Your task is to quote exactly the run of lines that starts at the line containing "Write part 2" and ends at the line containing "return tuple(c /", including both.

==== Extracted information

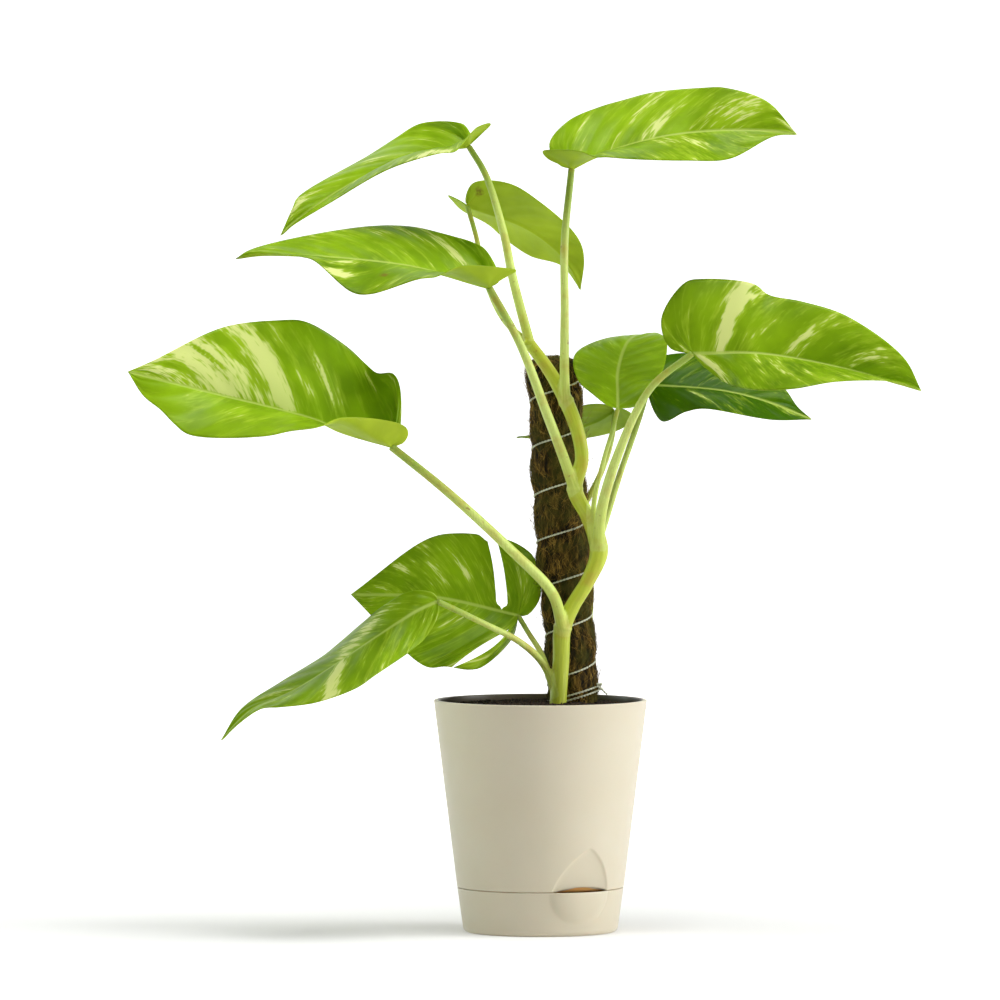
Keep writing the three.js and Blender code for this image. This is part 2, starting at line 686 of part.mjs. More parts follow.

========
==== Extracted information

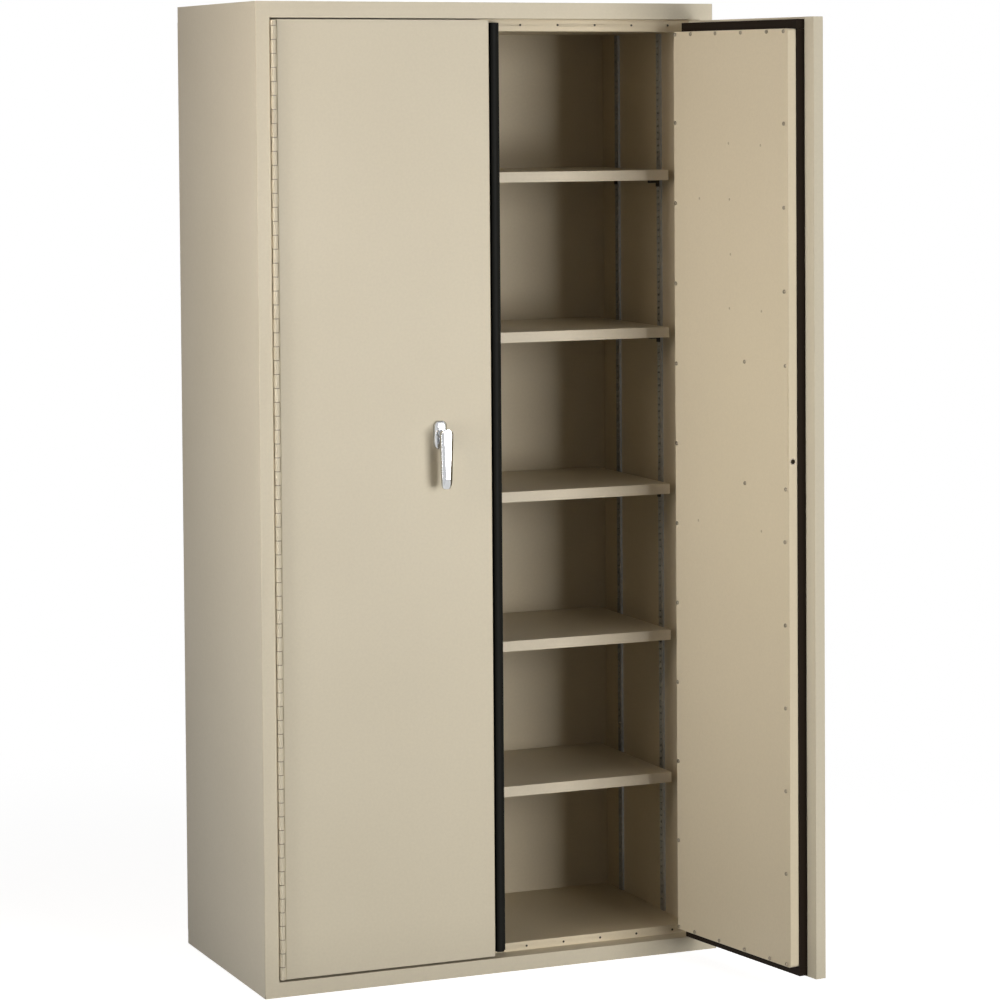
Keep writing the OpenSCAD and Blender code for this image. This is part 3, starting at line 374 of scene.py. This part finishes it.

========
==== Extracted information

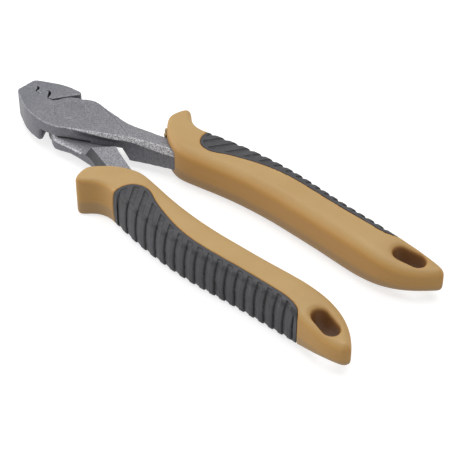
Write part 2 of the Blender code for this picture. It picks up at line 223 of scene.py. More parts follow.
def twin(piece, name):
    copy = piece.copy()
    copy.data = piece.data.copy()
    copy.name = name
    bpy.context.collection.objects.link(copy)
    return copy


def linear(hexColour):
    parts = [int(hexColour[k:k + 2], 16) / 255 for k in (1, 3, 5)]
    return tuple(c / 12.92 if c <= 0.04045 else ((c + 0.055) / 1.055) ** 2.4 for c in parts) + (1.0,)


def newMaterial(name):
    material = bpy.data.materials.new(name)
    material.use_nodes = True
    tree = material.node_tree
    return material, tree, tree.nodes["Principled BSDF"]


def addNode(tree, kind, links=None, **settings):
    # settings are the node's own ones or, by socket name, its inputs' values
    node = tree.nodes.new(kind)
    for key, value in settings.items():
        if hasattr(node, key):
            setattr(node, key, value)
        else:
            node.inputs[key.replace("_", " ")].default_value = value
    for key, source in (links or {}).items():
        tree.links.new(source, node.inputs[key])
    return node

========

*Solution for this problem*:
Write part 2 of the Blender code for this picture. It picks up at line 223 of scene.py. More parts follow.
def twin(piece, name):
    copy = piece.copy()
    copy.data = piece.data.copy()
    copy.name = name
    bpy.context.collection.objects.link(copy)
    return copy


def linear(hexColour):
    parts = [int(hexColour[k:k + 2], 16) / 255 for k in (1, 3, 5)]
    return tuple(c / 12.92 if c <= 0.04045 else ((c + 0.055) / 1.055) ** 2.4 for c in parts) + (1.0,)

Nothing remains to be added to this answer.